I fly to the places I visit. I take a ride share, typically a great distance to an airport and then I fly on a big plane. I almost always forget my water bottle and so I buy a plastic water bottle at the airport, being both fiscally and environmentally irresponsible. Sipping my $10 water, I hope the plane serves the tiny plastic packets of pretzels instead of peanuts. On the trip, because I am fussy and only like drinking out of specific shapes, I do not buy a reusable bottle and instead continue to buy plastic water bottles. I also always eat the local fare, typically meat, and then I often stay at a hotel which is sure to provide me with lots of individually packaged soaps and sometimes those disposable slippers, which I love. I do not wear these around the hotel room, I take them home with me. If there is no bathtub and the water is not hot enough, I am sad.

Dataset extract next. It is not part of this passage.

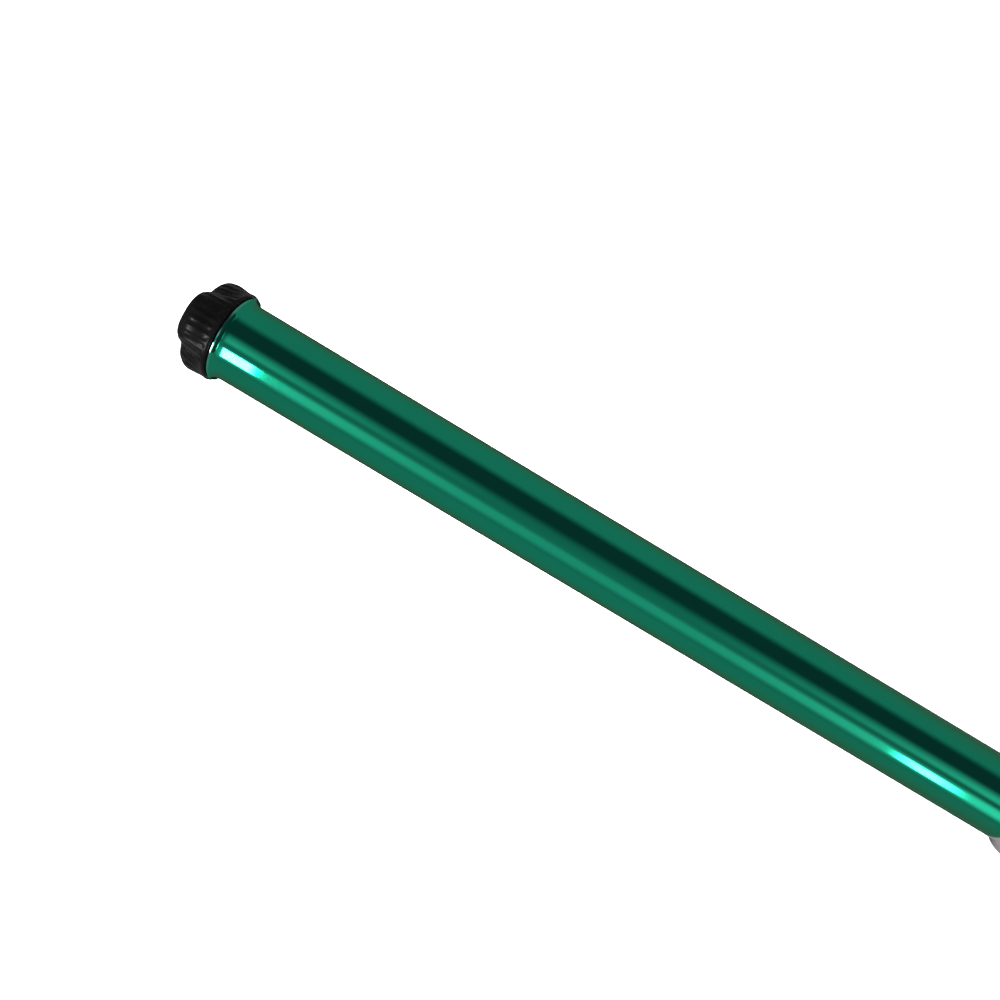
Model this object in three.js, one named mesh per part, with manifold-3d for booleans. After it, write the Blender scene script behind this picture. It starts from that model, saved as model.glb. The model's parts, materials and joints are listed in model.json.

I crank the AC to arctic levels at night, if there is a fan, I will use it and while I am sleeping, I charge my array of devices.

I more or less stopped the bulk of travel in 2014 after I’d moved to Los Angeles as I was beyond broke (not because I wanted personal improvement) and so instead focused my path of climate destruction there. Living in LA for nearly a decade, even vapid pop culture doesn’t let you forget that the next Big One is imminent with movies like San Andreas or similar coming out every few years, always mysteriously starring The Rock. In a recent LA Times article, we learn that a string of fault lines believed to be separate are actually all joined together and have the potential to cause a 7.8 quake in a place I love dearly. It was in LA I vowed to Do Better. No more plastic! Less meat! Less buying new! I became an estate sale fanatic. I never closed my windows and often left the front door open. Once, my roommate asked if we were living in the 1800’s because for a period of about a year I only used candle light past sundown. I hope the Environment appreciates my Changes, I say with my nose up. Then, as I was considering leaving the city, I went to a Bjork concert where for a brief moment, the performer introduced a photo of Greta Thunberg and a call for us all to Do Better. The crowd went wild with booing. The boo’s were loud and aggressive and constant. From friends who went to the event, I’m told it happened every night she played in LA, a liberal city. 

People are tired, I thought as I boarded my next plane across the world. In the future children might only know of one Amazon which sells its trees at the click of a button with same day shipping, and yet, I still choose to fly, drink out of plastic, and eat meat. Each year, the median fall of coastal cities in Southeast Asia is 0.6 inches per year. I am on a sinking ship here in Vietnam, and despite that, experiencing the world with freshness and hope for the future.

There’s a  temptation to throw your hands up and say, I can’t go on! And then a second, smaller thought, I’ll go on. We find ways to persevere and forge paths towards a viable future no matter how small. Today I will tend to my plants. Tomorrow I will buy less things. This week I will eat less meat. Truthfully, I am pessimistic about our global future, but while I am here, I will try to minimize the harm that I add. I wish that I could stop my travels as a disaster tourist, but it does make the present more precious. Just like you or I will die, so will swaths of the world as we know them, both a good and scary thing. When I visit Jakarta in the coming year, a quick flight away from Ho Chi Minh City, it will be in part because the capital city is sinking so fast that in the next twenty years, Indonesia has plans to move it entirely to a new location. Jakarta’s building’s will still be there, but a portion of its personality will move on. I would like to see both sides, the before and after. On this world tour over the course of a lifetime (sorry I am not giving up flying yet…) I hope to witness these changes objectively as nothing is static, good or bad, and in destruction there can be growth.